Optionally, you may want to make a list of your items and then assign attributes to them, perhaps in a word processor, spreadsheet, or even a sheet of paper. Merely looking at the possible attributes and your items helps organize your thinking about your products and gives you a kind of check-list to make sure you haven’t left out anything important.

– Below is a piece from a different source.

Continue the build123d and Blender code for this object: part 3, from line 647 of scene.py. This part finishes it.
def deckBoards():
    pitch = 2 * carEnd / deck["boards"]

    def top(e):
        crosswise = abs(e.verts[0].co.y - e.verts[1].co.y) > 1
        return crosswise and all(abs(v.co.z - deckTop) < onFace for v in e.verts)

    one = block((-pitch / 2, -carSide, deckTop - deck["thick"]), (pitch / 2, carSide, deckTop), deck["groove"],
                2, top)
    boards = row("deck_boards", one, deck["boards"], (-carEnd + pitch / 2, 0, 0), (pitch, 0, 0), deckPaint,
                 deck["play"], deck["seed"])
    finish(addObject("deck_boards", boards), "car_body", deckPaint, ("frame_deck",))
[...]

Applying Attributes To Your Listings

Now that you’ve assigned appropriate attributes to your items, you need to make them part of your Bonanzle item descriptions. Within Bonanzle, there are basically two ways to do this:

From Within the Item Description text: Type in the bracketed material at the end of your description, just like the listing text. Make sure there is at least one space between each bracketed attribute, or put each attribute on a line by itself. If you do it right, the attributes will not appear as text when you actually save and put the item up for sale in your booth. In fact, they won’t even appear in the editor, either if you go back later to edit the item.